Key Differences Between Reduction Factor and Rule 4
The core distinction is the price reference. Rule 4 uses the starting price (SP) of the withdrawn horse — the price returned by the on-course market at the time the race starts. The reduction factor uses the traded price on the exchange, which may be quite different from the SP. A horse that was heavily backed on the exchange but drifted on course could produce a higher reduction factor on Betfair than the Rule 4 deduction applied by a traditional bookmaker, or vice versa.
The second difference is granularity. Rule 4 uses a stepped scale with fixed bands: 5p, 10p, 15p, 20p, 25p, 30p, 35p, 40p, 45p, 50p, 55p, 60p, 65p, 70p, 75p, 80p, 85p and 90p. The reduction factor is a continuous percentage calculated to one decimal place, which means it can fall between the Rule 4 bands. A horse whose traded price sits midway between two Rule 4 thresholds might produce a reduction factor that is slightly more or slightly less generous than the equivalent Rule 4 deduction, depending on the exact traded price.
The concentration of the exchange market adds context. Research cited by the National Centre for Social Research found that the top one per cent of bettors on racing — roughly 60,000 people — generate 52 per cent of bookmaker revenue from the sport. On the exchanges, the concentration may be even steeper, because exchange users tend to be more sophisticated and higher-staking. This means the traded prices that determine the reduction factor are shaped by a relatively small pool of informed participants, which can make the factor more volatile than the Rule 4 scale in thinly traded markets.
What Happens to Unmatched Bets When a Horse Is Withdrawn
On a traditional bookmaker, your bet exists the moment you place it. On an exchange, a bet only becomes live when it is matched — when another user takes the other side. If you have placed a back bet at 5.0 and it has not yet been matched when a horse is withdrawn, that unmatched bet is not subject to the reduction factor. Instead, the exchange cancels all unmatched bets on the market, and the market is re-opened with adjusted prices reflecting the smaller field.
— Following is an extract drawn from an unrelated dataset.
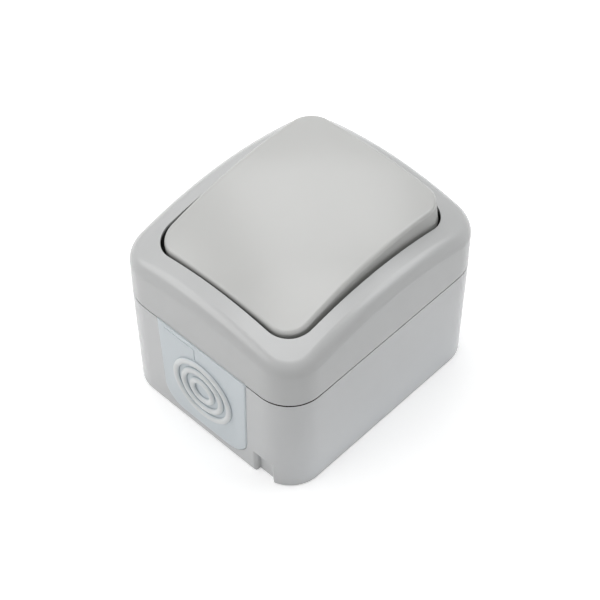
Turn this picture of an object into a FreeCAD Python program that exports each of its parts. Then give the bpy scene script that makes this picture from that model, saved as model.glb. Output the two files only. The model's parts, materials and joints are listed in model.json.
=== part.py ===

This can work for or against you. If you had an unmatched back bet waiting for a price that the market was unlikely to reach, the withdrawal might actually push the remaining odds in your favour as the field contracts. Conversely, if you had a lay bet waiting to be matched at a specific price, the market reset may move the price away from where you wanted it.
Matched bets, meanwhile, stand. The reduction factor is applied to all bets that were matched before the withdrawal, and you cannot cancel or adjust them after the fact. This is one reason why exchange users pay close attention to non-runner risk before matching bets at tight prices — a withdrawal that triggers a large reduction factor can turn a carefully calculated edge into a loss.
When the Exchange Treats You Better — and When It Doesn’t
The exchange tends to treat you better when the withdrawn horse was trading at a longer price than its eventual SP. In that scenario, the reduction factor — based on the higher traded price — will be smaller than the Rule 4 deduction, which is based on the shorter SP. You keep more of your winnings.
The exchange is less favourable when the withdrawn horse was trading at shorter prices on Betfair than on the traditional books. If money piled into a horse on the exchange, driving it to 1.5 when the on-course market had it at 2/1, the reduction factor will be larger than the equivalent Rule 4 deduction. Your payout takes a bigger hit on the exchange than it would with a bookmaker.
In practice, the differences between reduction factor and Rule 4 are often marginal for a single bet. The impact becomes more noticeable on large stakes or when multiple non-runners affect the same race. For most exchange users, the key takeaway is awareness: check whether your market has a non-runner risk before matching at a tight price, and understand that the deduction you face on Betfair will not mirror the Rule 4 figure your friends using traditional bookmakers receive. Same withdrawal, same empty stall — different arithmetic.